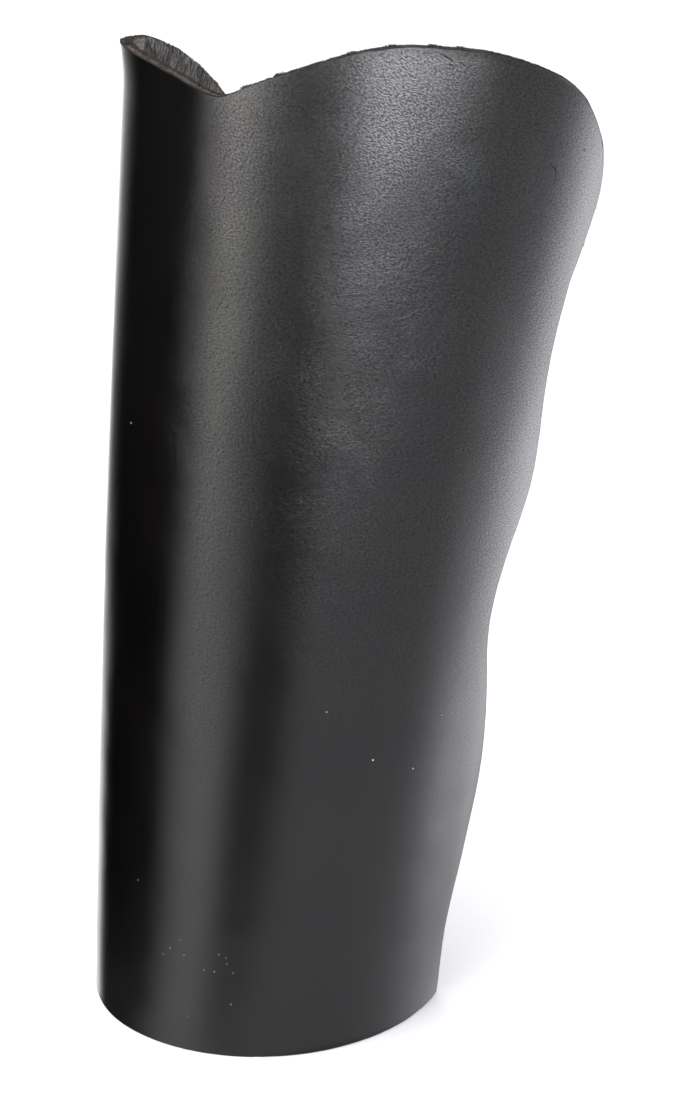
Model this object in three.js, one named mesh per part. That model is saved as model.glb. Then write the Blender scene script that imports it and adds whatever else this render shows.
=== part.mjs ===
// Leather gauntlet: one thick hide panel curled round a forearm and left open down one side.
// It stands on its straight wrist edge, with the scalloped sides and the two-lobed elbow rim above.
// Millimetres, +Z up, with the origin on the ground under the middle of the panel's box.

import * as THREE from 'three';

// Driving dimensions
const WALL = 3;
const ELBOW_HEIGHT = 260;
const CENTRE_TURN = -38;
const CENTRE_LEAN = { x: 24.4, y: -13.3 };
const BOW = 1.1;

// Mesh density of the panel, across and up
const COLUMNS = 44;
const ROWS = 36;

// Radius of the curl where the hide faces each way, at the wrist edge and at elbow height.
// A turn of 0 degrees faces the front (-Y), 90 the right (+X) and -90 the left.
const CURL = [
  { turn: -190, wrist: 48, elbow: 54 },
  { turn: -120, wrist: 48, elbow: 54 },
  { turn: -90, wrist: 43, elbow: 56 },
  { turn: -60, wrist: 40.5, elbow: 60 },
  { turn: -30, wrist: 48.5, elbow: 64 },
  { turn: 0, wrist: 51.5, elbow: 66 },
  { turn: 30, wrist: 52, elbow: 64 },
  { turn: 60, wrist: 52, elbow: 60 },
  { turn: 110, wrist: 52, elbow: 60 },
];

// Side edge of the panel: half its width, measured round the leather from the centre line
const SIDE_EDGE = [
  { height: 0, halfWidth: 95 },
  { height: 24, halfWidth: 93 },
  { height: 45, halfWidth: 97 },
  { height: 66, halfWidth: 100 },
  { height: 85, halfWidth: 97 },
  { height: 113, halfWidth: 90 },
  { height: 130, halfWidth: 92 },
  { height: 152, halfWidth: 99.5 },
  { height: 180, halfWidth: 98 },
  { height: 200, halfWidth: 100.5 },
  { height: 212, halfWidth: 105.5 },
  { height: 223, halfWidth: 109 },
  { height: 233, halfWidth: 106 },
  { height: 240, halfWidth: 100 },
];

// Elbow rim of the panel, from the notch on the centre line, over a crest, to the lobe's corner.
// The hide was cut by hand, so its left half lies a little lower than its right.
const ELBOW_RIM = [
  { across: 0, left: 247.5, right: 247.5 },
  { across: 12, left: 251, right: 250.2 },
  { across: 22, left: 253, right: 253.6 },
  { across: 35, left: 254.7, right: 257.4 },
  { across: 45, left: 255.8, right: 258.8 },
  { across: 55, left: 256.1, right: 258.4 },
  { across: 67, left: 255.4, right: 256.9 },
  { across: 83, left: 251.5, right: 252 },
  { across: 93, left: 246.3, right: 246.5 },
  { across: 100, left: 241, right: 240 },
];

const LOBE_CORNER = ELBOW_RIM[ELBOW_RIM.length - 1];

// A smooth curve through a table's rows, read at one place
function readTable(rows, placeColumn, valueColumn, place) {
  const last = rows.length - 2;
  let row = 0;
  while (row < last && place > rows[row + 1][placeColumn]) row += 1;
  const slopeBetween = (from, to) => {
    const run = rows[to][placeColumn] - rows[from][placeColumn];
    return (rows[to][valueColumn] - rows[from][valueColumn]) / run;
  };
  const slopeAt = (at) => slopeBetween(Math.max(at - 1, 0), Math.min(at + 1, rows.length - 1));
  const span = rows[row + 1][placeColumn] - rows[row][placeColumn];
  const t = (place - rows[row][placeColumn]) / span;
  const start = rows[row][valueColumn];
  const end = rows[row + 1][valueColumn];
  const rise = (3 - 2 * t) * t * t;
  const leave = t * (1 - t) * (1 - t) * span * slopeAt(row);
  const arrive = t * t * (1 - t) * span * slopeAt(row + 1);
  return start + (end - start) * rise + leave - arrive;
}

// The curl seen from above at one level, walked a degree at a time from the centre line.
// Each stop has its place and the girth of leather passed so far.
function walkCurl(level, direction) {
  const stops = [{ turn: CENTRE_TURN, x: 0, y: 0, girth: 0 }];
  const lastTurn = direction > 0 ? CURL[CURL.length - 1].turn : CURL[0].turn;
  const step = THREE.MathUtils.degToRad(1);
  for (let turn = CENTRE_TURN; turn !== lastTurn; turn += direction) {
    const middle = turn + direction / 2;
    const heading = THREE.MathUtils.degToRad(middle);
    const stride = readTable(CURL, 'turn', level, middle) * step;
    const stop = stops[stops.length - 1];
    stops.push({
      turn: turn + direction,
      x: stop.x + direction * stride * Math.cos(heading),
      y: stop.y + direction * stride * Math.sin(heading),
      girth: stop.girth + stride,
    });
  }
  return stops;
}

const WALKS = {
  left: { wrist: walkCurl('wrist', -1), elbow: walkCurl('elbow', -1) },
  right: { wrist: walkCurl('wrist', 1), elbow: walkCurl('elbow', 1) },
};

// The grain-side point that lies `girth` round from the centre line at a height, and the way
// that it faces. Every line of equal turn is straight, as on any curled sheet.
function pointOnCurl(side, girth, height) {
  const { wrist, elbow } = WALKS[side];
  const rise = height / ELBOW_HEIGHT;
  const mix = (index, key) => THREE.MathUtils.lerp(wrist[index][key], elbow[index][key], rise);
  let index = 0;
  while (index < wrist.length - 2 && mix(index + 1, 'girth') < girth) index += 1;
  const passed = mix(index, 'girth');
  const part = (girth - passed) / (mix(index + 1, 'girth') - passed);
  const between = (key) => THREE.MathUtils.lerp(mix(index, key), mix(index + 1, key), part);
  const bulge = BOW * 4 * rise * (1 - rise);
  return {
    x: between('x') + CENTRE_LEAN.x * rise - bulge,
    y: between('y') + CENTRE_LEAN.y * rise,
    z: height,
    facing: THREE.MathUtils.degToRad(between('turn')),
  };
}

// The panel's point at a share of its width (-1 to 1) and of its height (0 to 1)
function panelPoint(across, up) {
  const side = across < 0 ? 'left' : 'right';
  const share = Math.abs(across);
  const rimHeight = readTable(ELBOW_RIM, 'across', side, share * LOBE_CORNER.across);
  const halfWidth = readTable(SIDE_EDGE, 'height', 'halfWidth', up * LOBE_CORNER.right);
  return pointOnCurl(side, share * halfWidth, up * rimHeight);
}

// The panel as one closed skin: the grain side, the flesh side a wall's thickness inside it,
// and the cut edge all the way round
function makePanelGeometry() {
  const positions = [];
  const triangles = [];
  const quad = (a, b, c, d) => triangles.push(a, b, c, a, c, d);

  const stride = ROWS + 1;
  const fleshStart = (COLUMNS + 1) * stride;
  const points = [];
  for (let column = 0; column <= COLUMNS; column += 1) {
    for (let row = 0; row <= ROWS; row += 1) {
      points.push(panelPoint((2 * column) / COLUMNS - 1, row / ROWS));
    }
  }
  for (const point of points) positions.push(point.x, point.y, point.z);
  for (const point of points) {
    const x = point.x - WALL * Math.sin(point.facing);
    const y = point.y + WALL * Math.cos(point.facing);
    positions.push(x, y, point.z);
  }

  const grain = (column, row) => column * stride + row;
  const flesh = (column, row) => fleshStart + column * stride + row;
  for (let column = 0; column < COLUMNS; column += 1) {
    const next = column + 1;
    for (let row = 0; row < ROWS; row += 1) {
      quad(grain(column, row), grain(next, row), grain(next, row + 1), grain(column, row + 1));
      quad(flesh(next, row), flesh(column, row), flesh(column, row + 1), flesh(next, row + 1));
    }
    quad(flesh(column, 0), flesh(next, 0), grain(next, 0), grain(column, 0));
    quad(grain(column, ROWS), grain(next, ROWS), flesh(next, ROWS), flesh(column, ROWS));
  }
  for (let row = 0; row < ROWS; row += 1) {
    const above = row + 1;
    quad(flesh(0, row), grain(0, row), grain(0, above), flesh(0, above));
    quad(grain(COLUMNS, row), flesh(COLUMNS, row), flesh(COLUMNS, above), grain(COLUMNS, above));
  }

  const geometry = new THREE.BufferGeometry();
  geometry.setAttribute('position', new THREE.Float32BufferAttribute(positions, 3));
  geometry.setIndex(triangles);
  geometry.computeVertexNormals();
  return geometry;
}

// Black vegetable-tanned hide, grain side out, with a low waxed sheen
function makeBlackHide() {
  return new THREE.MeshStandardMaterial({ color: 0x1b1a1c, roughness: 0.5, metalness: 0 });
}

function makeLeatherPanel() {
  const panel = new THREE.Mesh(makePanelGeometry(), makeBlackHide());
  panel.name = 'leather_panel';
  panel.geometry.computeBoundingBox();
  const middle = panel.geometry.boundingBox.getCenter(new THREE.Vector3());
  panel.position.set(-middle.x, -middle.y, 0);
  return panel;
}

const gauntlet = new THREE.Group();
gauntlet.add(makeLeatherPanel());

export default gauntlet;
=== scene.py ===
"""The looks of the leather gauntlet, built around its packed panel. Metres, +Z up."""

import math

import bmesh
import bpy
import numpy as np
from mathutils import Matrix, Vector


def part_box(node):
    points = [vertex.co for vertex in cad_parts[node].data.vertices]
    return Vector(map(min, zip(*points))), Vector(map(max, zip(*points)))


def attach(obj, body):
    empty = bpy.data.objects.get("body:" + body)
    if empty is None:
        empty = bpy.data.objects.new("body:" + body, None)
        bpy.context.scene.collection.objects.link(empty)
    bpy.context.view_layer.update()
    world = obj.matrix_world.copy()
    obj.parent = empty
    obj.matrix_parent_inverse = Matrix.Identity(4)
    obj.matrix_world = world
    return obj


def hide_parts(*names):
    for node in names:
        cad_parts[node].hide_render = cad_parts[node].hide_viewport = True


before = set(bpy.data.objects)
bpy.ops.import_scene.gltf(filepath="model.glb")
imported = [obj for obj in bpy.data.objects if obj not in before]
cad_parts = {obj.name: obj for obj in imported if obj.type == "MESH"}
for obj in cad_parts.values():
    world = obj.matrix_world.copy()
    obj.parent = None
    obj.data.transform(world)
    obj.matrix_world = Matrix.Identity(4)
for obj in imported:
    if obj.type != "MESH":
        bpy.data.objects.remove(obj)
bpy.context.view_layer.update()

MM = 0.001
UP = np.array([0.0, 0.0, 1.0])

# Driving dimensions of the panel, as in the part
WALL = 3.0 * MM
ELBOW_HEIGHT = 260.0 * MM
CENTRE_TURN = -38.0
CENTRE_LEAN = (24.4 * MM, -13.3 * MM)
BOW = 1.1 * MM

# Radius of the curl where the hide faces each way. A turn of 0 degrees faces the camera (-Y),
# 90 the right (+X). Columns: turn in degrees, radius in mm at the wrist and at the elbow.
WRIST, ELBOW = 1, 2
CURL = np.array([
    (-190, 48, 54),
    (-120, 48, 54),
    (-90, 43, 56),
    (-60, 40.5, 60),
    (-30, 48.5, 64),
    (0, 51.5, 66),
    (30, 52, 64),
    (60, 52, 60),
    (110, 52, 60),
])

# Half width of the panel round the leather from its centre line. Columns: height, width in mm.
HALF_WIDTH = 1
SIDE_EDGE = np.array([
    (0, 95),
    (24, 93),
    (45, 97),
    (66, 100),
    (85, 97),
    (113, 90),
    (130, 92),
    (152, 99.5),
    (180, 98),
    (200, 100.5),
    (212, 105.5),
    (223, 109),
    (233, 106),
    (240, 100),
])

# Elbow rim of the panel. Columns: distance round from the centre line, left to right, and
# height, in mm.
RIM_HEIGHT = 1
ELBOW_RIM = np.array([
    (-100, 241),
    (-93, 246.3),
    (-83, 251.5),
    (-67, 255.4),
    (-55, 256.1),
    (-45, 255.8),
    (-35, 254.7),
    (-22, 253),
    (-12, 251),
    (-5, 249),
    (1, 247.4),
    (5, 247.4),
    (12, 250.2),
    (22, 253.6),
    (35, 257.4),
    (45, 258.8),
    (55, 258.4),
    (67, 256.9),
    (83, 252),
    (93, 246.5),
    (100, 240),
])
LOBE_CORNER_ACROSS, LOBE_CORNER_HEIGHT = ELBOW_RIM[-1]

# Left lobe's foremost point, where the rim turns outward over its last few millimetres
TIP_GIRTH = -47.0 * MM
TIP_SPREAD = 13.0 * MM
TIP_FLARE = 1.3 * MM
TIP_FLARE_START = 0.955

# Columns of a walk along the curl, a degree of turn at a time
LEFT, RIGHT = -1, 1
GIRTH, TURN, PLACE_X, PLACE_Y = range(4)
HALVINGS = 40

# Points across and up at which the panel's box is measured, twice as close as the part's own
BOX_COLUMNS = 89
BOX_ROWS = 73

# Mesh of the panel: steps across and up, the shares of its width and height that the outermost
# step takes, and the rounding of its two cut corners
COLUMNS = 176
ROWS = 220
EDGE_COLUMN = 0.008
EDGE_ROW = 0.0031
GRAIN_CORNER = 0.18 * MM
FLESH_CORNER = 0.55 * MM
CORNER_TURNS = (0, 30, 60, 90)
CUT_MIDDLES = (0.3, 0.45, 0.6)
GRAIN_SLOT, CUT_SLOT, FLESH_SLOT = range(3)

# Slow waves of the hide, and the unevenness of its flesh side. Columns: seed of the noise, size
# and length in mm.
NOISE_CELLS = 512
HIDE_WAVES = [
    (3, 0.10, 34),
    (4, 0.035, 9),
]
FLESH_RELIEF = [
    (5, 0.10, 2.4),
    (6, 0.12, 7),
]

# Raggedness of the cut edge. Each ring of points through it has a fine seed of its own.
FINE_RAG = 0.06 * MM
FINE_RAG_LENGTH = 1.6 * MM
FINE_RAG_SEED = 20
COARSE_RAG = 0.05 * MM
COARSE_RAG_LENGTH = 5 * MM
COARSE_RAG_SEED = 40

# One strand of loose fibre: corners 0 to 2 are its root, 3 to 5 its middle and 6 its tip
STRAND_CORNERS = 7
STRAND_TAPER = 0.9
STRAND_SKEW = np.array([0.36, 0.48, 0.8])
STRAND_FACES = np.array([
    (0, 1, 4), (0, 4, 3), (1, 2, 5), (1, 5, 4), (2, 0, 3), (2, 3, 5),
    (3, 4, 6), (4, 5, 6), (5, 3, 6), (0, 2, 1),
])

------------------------

AIM OF THE EXERCISE: In the listing above, find the line with "low waxed sheen" and the line with "before = set(bpy.data.objects)", then print exactly those two lines and every line between them, and nothing more.

ANSWER:
// Black vegetable-tanned hide, grain side out, with a low waxed sheen
function makeBlackHide() {
  return new THREE.MeshStandardMaterial({ color: 0x1b1a1c, roughness: 0.5, metalness: 0 });
}

function makeLeatherPanel() {
  const panel = new THREE.Mesh(makePanelGeometry(), makeBlackHide());
  panel.name = 'leather_panel';
  panel.geometry.computeBoundingBox();
  const middle = panel.geometry.boundingBox.getCenter(new THREE.Vector3());
  panel.position.set(-middle.x, -middle.y, 0);
  return panel;
}

const gauntlet = new THREE.Group();
gauntlet.add(makeLeatherPanel());

export default gauntlet;
=== scene.py ===
"""The looks of the leather gauntlet, built around its packed panel. Metres, +Z up."""

import math

import bmesh
import bpy
import numpy as np
from mathutils import Matrix, Vector


def part_box(node):
    points = [vertex.co for vertex in cad_parts[node].data.vertices]
    return Vector(map(min, zip(*points))), Vector(map(max, zip(*points)))


def attach(obj, body):
    empty = bpy.data.objects.get("body:" + body)
    if empty is None:
        empty = bpy.data.objects.new("body:" + body, None)
        bpy.context.scene.collection.objects.link(empty)
    bpy.context.view_layer.update()
    world = obj.matrix_world.copy()
    obj.parent = empty
    obj.matrix_parent_inverse = Matrix.Identity(4)
    obj.matrix_world = world
    return obj


def hide_parts(*names):
    for node in names:
        cad_parts[node].hide_render = cad_parts[node].hide_viewport = True


before = set(bpy.data.objects)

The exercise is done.